Less than nine months after the announcement of its creation, the Center for Nutrition, Learning, and Memory (CNLM) held an initial Investigator Meeting at the Beckman Institute recently to help fashion a truly interdisciplinary foundation for this unique enterprise.

Published on Sept. 17, 2012

Less than nine months after the announcement of its creation, the Center for Nutrition, Learning, and Memory (CNLM) held an initial Investigator Meeting at the Beckman Institute recently to help fashion a truly interdisciplinary foundation for this unique enterprise.

While many centers are often years in the making, CNLM got research started with an initial round of funding from Abbott, a global nutrition company, for 14 selected proposals that were announced in April. All of the research projects – with support funding ranging from $175K to $2.5M – are already under way. On Aug. 24 a meeting was held to bring together the researchers to share their work with fellow CNLM investigators.

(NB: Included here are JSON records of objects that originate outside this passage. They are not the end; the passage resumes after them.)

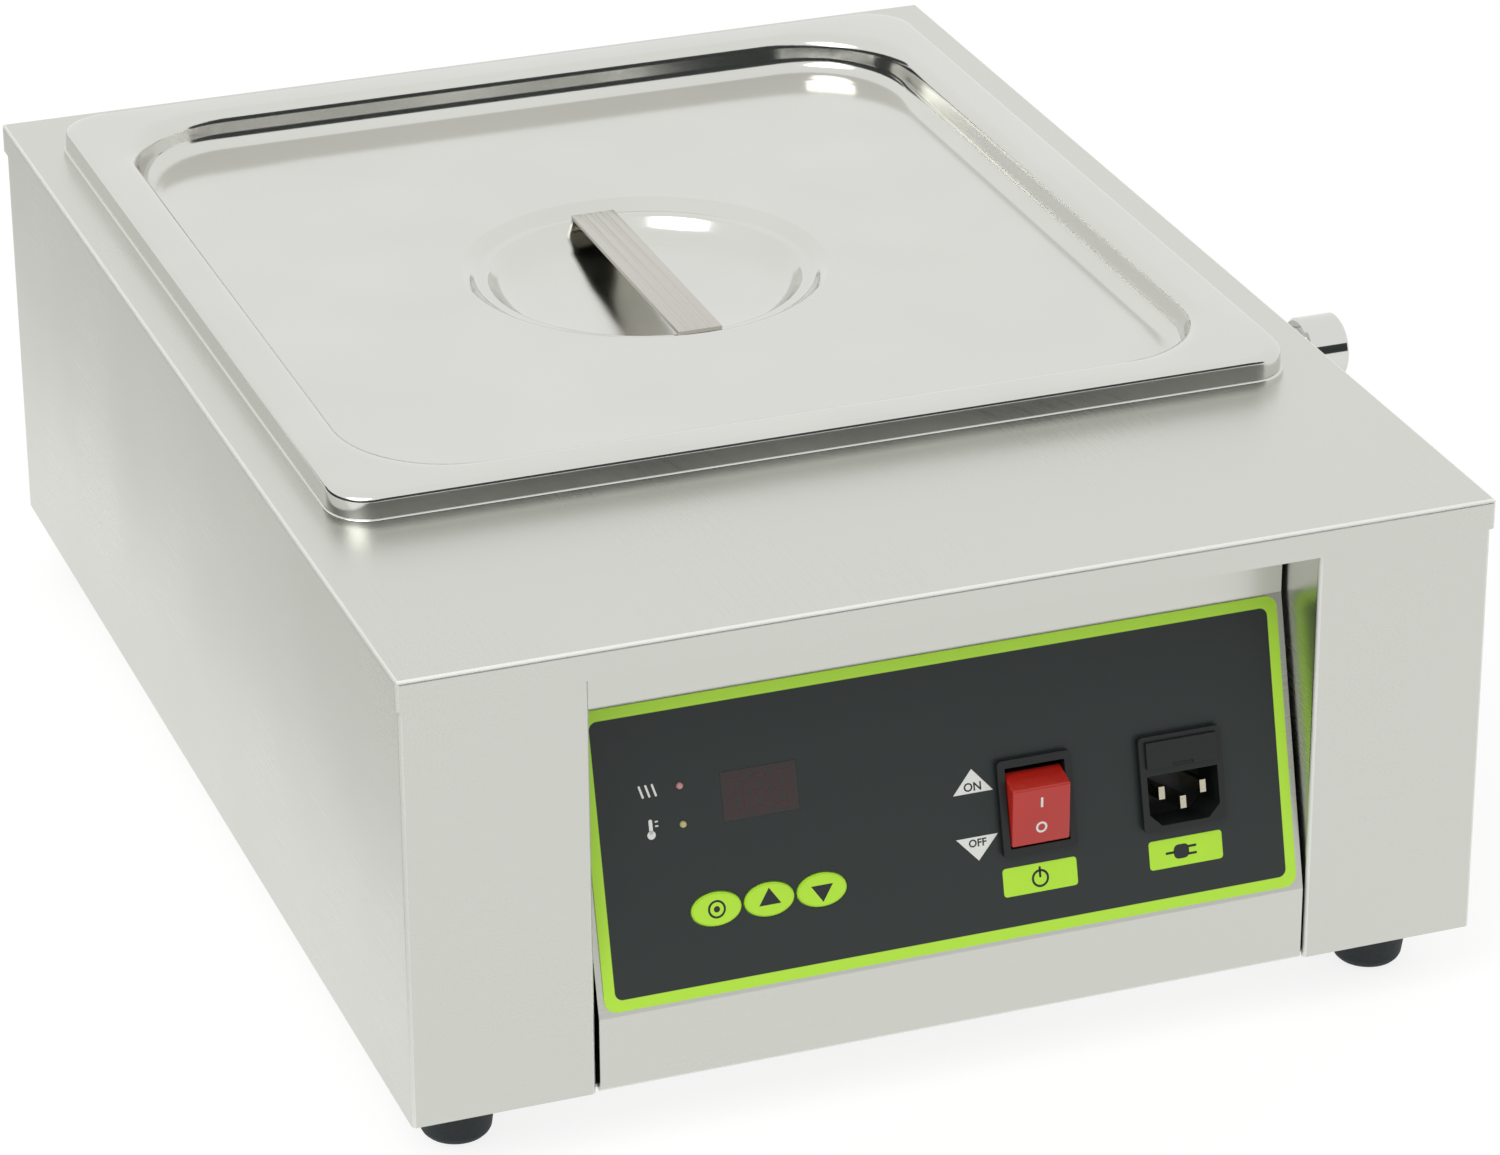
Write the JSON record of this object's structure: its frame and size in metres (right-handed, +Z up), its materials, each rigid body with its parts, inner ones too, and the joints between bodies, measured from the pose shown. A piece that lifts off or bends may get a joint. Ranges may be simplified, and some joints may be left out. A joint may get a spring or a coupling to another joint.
{
  "type": "chocolate melting pot",
  "caption": "Countertop water-bath melting pot with a folded steel casing, lift-out food pan, lid with a sunk strap handle, sloping control panel and capped side port.",
  "frame": {"origin": "on the table, below the middle of the casing's plan", "axes": "+X to the right of a person facing the control panel, +Y to the back, +Z up"},
  "size_m": [0.383, 0.4852, 0.182],
  "materials": {
    "steel_body": "satin, fine brushing",
    "steel_inner": "mill",
    "steel_lid": "bright pressed sheet",
    "steel_polished": "polished",
    "film": "matt printed film",
    "window": "dark red, clear",
    "key_film": "matt",
    "black_plastic": "satin",
    "red_plastic": "glossy",
    "lens_red": "clear",
    "lens_yellow": "clear",
    "board": "solder mask",
    "parts_plastic": "moulded",
    "white_plastic": "moulded",
    "steel_fixing": "plated",
    "brass": "turned",
    "heater": "cast",
    "mat": "glass fibre felt",
    "glass_tube": "clear",
    "brown_wire": "insulation",
    "red_wire": "silicone insulation",
    "grey_wire": "insulation",
    "rubber": "matt"
  },
  "bodies": {
    "casing": {"top_tray": "steel_body", "side_panel_left": "steel_body", "side_panel_right": "steel_body", "rear_panel": "steel_body", "base_plate": "steel_inner", "control_panel": "steel_body", "rear_screws": "steel_fixing", "base_screws": "steel_fixing", "overlay": "film", "display_window": "window", "display_module": "black_plastic", "control_board": "board", "board_components": "parts_plastic", "board_posts": "steel_fixing", "heat_lamp": "lens_red", "thermal_lamp": "lens_yellow", "key_switches": "parts_plastic", "switch_housing": "black_plastic", "switch_blades": "brass", "inlet_body": "black_plastic", "inlet_pins": "brass", "bath_tank": "steel_inner", "plate_heater": "heater", "clamp_bars": "steel_inner", "clamp_nuts": "steel_fixing", "insulation_mat": "mat", "bath_probe": "steel_fixing", "probe_gland": "brass", "overheat_cutout": "parts_plastic", "terminal_block": "white_plastic", "earth_stud": "brass", "mains_wires": "brown_wire", "heater_wires": "red_wire", "signal_wires": "grey_wire", "port_stub": "steel_polished", "port_grommet": "rubber", "feet": "rubber", "foot_screws": "steel_fixing", "foot_nuts": "steel_fixing"},
    "rocker": {"rocker": "red_plastic"},
    "set_key": {"set_key": "key_film"},
    "up_key": {"up_key": "key_film"},
    "down_key": {"down_key": "key_film"},
    "fuse_drawer": {"fuse_drawer": "black_plastic", "fuses": "glass_tube"},
    "port_washer": {"port_washer": "rubber"},
    "port_cap": {"port_cap": "steel_polished"},
    "pan": {"food_pan": "steel_lid"},
    "lid": {"lid": "steel_lid", "lid_handle": "steel_lid"}
  },
  "joints": [
    {"name": "pan_lift", "type": "slide", "parent": "casing", "child": "pan", "axis": [0, 0, 1], "range_m": [0, 0.12]},
    {"name": "lid_lift", "type": "slide", "parent": "pan", "child": "lid", "axis": [0, 0, 1], "range_m": [0, 0.06]},
    {"name": "rocker_rock", "type": "hinge", "parent": "casing", "child": "rocker", "pos_m": [0.0294, -0.22389, 0.08662], "axis": [-1, 0, 0], "range_deg": [0, 28]},
    {"name": "set_key_press", "type": "slide", "parent": "casing", "child": "set_key", "axis": [0, 0.9689, -0.2474], "range_m": [0, 0.0006], "stiffness_N_per_m": 800, "springref_m": -0.0005},
    {"name": "up_key_press", "type": "slide", "parent": "casing", "child": "up_key", "axis": [0, 0.9689, -0.2474], "range_m": [0, 0.0006], "stiffness_N_per_m": 800, "springref_m": -0.0005},
    {"name": "down_key_press", "type": "slide", "parent": "casing", "child": "down_key", "axis": [0, 0.9689, -0.2474], "range_m": [0, 0.0006], "stiffness_N_per_m": 800, "springref_m": -0.0005},
    {"name": "fuse_drawer_slide", "type": "slide", "parent": "casing", "child": "fuse_drawer", "axis": [0, -0.9689, 0.2474], "range_m": [0, 0.02]},
    {"name": "cap_travel", "type": "slide", "parent": "casing", "child": "port_washer", "axis": [1, 0, 0], "range_m": [0, 0.00602]},
    {"name": "cap_turn", "type": "hinge", "parent": "port_washer", "child": "port_cap", "pos_m": [0.1975, -0.074, 0.1528], "axis": [1, 0, 0], "range_deg": [0, 1080]}
  ],
  "couplings": [
    {"joint": "cap_travel", "follows": "cap_turn", "m_per_rad": 0.00031831}
  ]
}
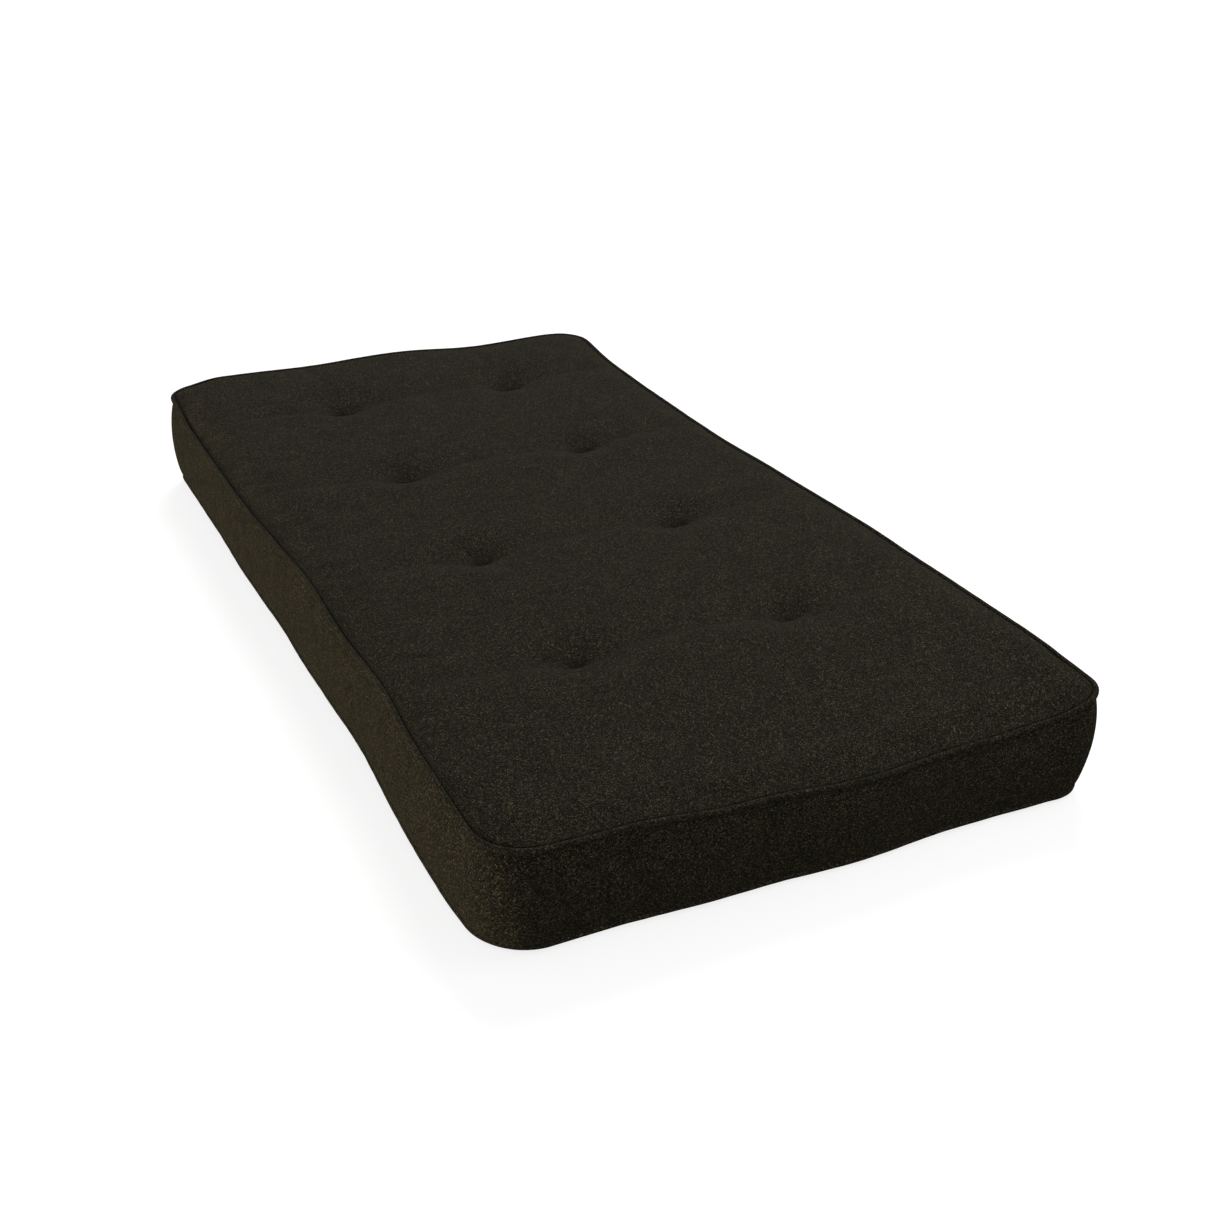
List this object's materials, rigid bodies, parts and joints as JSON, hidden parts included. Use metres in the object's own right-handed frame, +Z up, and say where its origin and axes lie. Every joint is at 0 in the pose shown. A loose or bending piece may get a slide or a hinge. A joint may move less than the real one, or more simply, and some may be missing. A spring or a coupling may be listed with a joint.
{
  "type": "futon mattress",
  "caption": "Boxed and piped tufted futon mattress for one person, which lies flat as a bed or folds across its width into a seat and back.",
  "frame": {"origin": "centre of the underside, on the surface that the mattress lies on", "axes": "+X along the length towards the seat end, +Y across the width, +Z up through the thickness"},
  "size_m": [1.905, 0.99, 0.203],
  "materials": {
    "cover_fabric": "heathered woven polyester, matte, dark brown-black",
    "piping_fabric": "the cover's own woven polyester, cut on the bias",
    "filler_cord": "twisted cotton cord, undyed",
    "batting": "cotton and polyester fibre batting, undyed",
    "foam": "open-cell polyurethane foam, cut slab",
    "twine": "waxed tufting twine, dark"
  },
  "bodies": {
    "seat": {"top_panel_seat": "cover_fabric", "boxing_seat": "cover_fabric", "bottom_panel_seat": "cover_fabric", "top_piping_cover_seat": "piping_fabric", "bottom_piping_cover_seat": "piping_fabric", "top_piping_cord_seat": "filler_cord", "bottom_piping_cord_seat": "filler_cord", "top_batting_seat": "batting", "upper_foam_seat": "foam", "middle_batting_seat": "batting", "lower_foam_seat": "foam", "bottom_batting_seat": "batting", "tuft_ties_seat": "twine"},
    "back": {"top_panel_back": "cover_fabric", "boxing_back": "cover_fabric", "bottom_panel_back": "cover_fabric", "top_piping_cover_back": "piping_fabric", "bottom_piping_cover_back": "piping_fabric", "top_piping_cord_back": "filler_cord", "bottom_piping_cord_back": "filler_cord", "top_batting_back": "batting", "upper_foam_back": "foam", "middle_batting_back": "batting", "lower_foam_back": "foam", "bottom_batting_back": "batting", "tuft_ties_back": "twine"}
  },
  "joints": [
    {"name": "fold", "type": "hinge", "parent": "seat", "child": "back", "pos_m": [-0.0695, 0, 0.203], "axis": [0, 1, 0], "range_deg": [0, 80]}
  ]
}
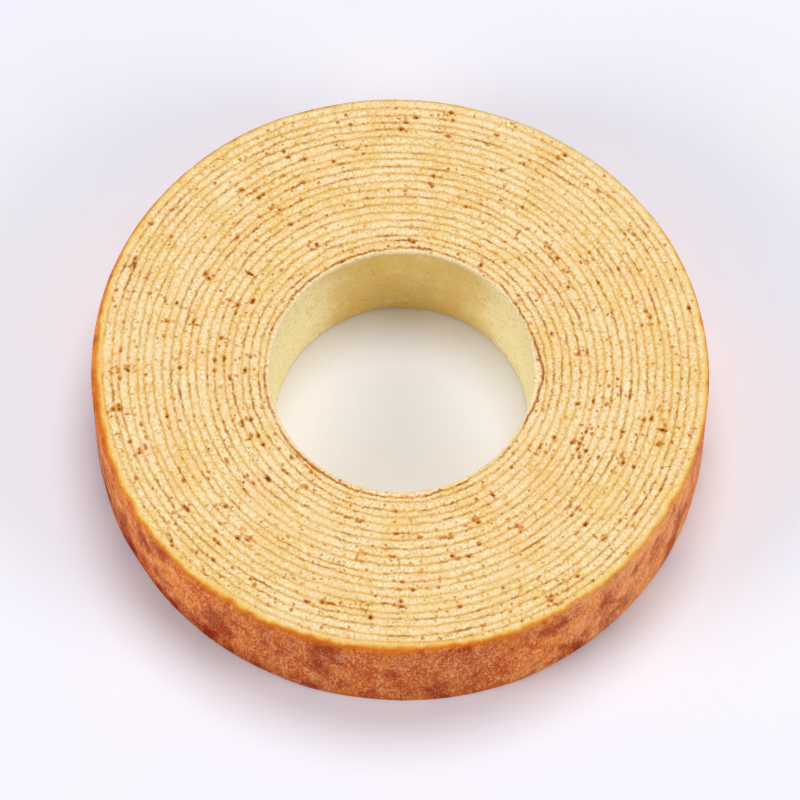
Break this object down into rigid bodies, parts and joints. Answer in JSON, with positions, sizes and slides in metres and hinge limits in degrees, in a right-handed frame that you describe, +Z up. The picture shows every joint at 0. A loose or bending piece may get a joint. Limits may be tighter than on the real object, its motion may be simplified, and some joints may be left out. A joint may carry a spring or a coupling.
{
  "type": "baumkuchen",
  "caption": "Round ring cake of thin concentric baked layers, cut flat above and below, with a browned outer crust and a plain hole.",
  "frame": {"origin": "middle of the lower cut face, on the surface that the cake lies on", "axes": "+Z up along the hole, through the flat height of the cake; -Y towards the viewer of the picture"},
  "size_m": [0.1618, 0.1626, 0.031],
  "materials": {
    "hole_skin": "smooth pale yellow cake skin, matte",
    "crumb": "fine cream-yellow cake crumb, matte, browned where layers meet",
    "crust": "mottled orange-brown baked crust, faint sheen"
  },
  "bodies": {
    "root": {"layer_01": "hole_skin", "layer_02": "crumb", "layer_03": "crumb", "layer_04": "crumb", "layer_05": "crumb", "layer_06": "crumb", "layer_07": "crumb", "layer_08": "crumb", "layer_09": "crumb", "layer_10": "crumb", "layer_11": "crumb", "layer_12": "crumb", "layer_13": "crumb", "layer_14": "crumb", "layer_15": "crumb", "layer_16": "crumb", "layer_17": "crumb", "layer_18": "crumb", "layer_19": "crumb", "layer_20": "crumb", "layer_21": "crust"}
  },
  "joints": []
}
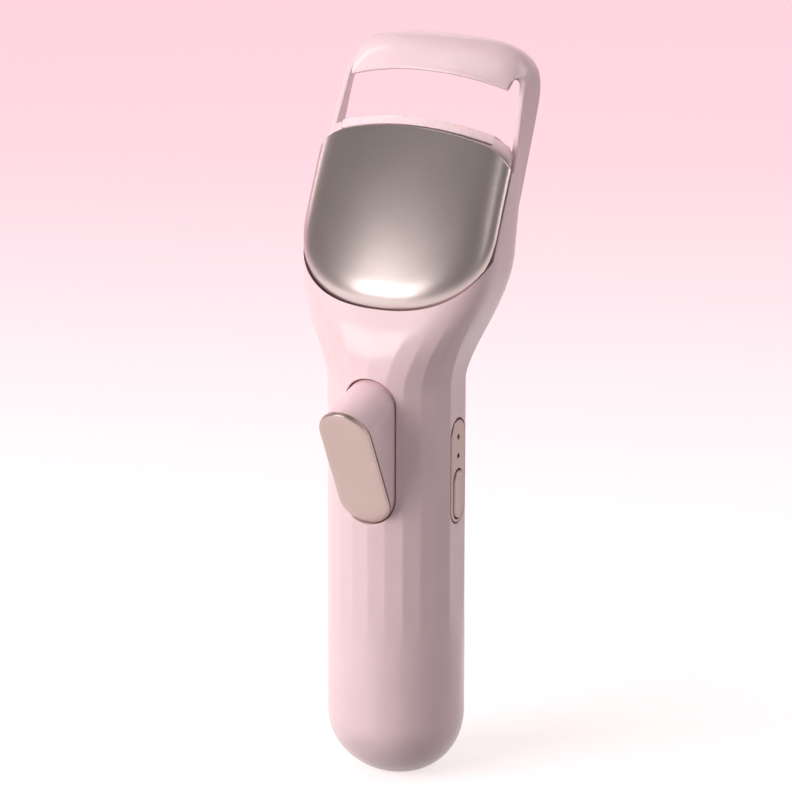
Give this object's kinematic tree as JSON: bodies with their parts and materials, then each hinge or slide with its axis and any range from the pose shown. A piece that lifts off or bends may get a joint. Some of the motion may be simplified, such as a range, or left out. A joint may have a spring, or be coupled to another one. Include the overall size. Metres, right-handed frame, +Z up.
{
  "type": "heated eyelash curler",
  "caption": "Handheld heated eyelash curler: a trigger on the handle lifts a curved lower jaw against the crossbar of a hoop on a leaning head.",
  "frame": {"origin": "centre of the flat base of the handle", "axes": "+Z up along the handle, -Y out of the trigger side, +X out of the control panel side"},
  "size_m": [0.036, 0.048, 0.1282],
  "materials": {
    "pink_shell": "satin pale pink",
    "champagne_metal": "satin pearl champagne",
    "steel": "bright turned steel",
    "silicone": "soft matte silicone",
    "nylon": "natural nylon",
    "circuit_board": "solder mask",
    "black_plastic": "matte",
    "clear_plastic": "clear",
    "indicator_light": "moulded lens",
    "cell_wrap": "shrink film",
    "foam": "closed foam",
    "red_lead": "lead insulation",
    "white_lead": "lead insulation"
  },
  "bodies": {
    "casing": {"front_housing": "pink_shell", "rear_cover": "pink_shell", "face_shield": "champagne_metal", "head_chassis": "nylon", "crank_pin": "steel", "trigger_pin": "steel", "spring_seat": "nylon", "return_spring": "steel", "control_panel": "champagne_metal", "main_board": "circuit_board", "tact_switch": "black_plastic", "light_guide": "clear_plastic", "lower_indicator_light": "indicator_light", "upper_indicator_light": "indicator_light", "lower_board_screw": "steel", "upper_board_screw": "steel", "left_chassis_screw": "steel", "right_chassis_screw": "steel", "battery_cell": "cell_wrap", "battery_cushion": "foam", "usb_socket": "steel", "charging_board": "circuit_board", "battery_lead_red": "red_lead", "battery_lead_black": "black_plastic", "charging_lead": "white_lead", "heater_lead": "white_lead"},
    "jaw": {"jaw_carriage": "pink_shell", "heating_plate": "steel", "jaw_pad": "silicone"},
    "crank": {"bell_crank": "nylon", "yoke_pin": "steel", "upper_rod_pin": "steel"},
    "trigger": {"trigger_lever": "pink_shell", "trigger_cap": "champagne_metal", "lower_rod_pin": "steel"},
    "rod": {"pull_rod": "steel"},
    "button": {"power_button": "champagne_metal"}
  },
  "joints": [
    {"name": "trigger_pivot", "type": "hinge", "parent": "casing", "child": "trigger", "pos_m": [0, -0.0079, 0.0455], "axis": [-1, 0, 0], "range_deg": [0, 16], "stiffness_Nm_per_rad": 0.12, "springref_deg": -20.05, "deforming": ["return_spring"]},
    {"name": "rod_pivot", "type": "hinge", "parent": "trigger", "child": "rod", "pos_m": [0, 0.00526, 0.04735], "axis": [-1, 0, 0], "range_deg": [-16.01, 0]},
    {"name": "crank_pivot", "type": "hinge", "parent": "casing", "child": "crank", "pos_m": [0, 0.00704, 0.09308], "axis": [-1, 0, 0], "range_deg": [0, 60.01]},
    {"name": "jaw_slide", "type": "slide", "parent": "casing", "child": "jaw", "axis": [0, 0.454, 0.891], "range_m": [0, 0.00801]},
    {"name": "button_slide", "type": "slide", "parent": "casing", "child": "button", "axis": [-1, 0, 0], "range_m": [0, 0.0004], "stiffness_N_per_m": 400, "springref_m": -0.0004}
  ],
  "couplings": [
    {"joint": "rod_pivot", "follows": "trigger_pivot", "ratio": -1},
    {"joint": "crank_pivot", "follows": "trigger_pivot", "ratio": 3.75},
    {"joint": "jaw_slide", "follows": "trigger_pivot", "m_per_rad": 0.028648}
  ]
}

CNLM Associate Director Emily Wee said holding an initial investigator meeting was not common for research centers. But, from a fast-track beginning to its team approach to doing research, CNLM is not looking like a typical center.

“I think this is a hallmark of the Center,” Wee said. “We’re developing an intellectual community where all the investigators have a vested interest in the success of the center. The idea is that by having the investigators share their projects, talk about where they see them going, and the types of challenges and opportunities they foresee, we hope to build an intellectual community at the Center. And that’s different from other centers.”

Everyone around the table are excellent scientists, deeply interested in the problem. We’re looking to find the commonalities across the different projects to contribute to their success.
– Neal Cohen

The Center for Nutrition, Learning, and Memory is a partnership between Abbott and Illinois units, the Beckman Institute, the Institute for Genomic Biology (IGB), the Division of Nutritional Sciences, and the Neuroscience Program. Neal Cohen is the University of Illinois Director of CNLM, while Keith Garleb is the Abbott Director.

At the meeting, Cohen and a dozen other Illinois principal investigators of CNLM’s first round of research projects talked about their work, with three discussion sessions held to increase interactions between the researchers.

Research topics include a wide range of studies, from the effects of nutrition on populations such as adolescents to nutrition and neuronal development. The meeting was also intended as a platform for building a center that is very much in the interdisciplinary, collaborative mode. A final discussion session included common challenges faced by researchers, and ways they can work together, even though their research projects are varied.

“All those with a stake in the Center are going to jointly create a foundation for what’s to come,” Cohen said. “The first meeting is to build that foundation, make sure that everyone is fully informed about the scope of activities of the entire Center, contribute to one another’s progress intellectually by commenting on one another’s projects, and jointly plan a vision for the future, for the next step for the Center.”

The selected proposals were the result of a Grand Challenge request sent to researchers across campus. The Challenge helps underscore how Cohen views the mission of the Center for Nutrition, Learning, and Memory.

“The Center is the set of investigators and set of projects that are trying to find nutritional enhancement in learning and memory,” he said. “Though there are different investigators for each of the projects, the grand challenge itself is the ultimate team-based, interdisciplinary project.

“Everyone around the table are excellent scientists, deeply interested in the problem. We’re looking to find the commonalities across the different projects to contribute to their success. If everyone shares the goal of the Center, which is the Grand Challenge succeeding as a whole, moving forward of course you will want to hear what all the other projects are about and bring them together and make the entire enterprise successful.”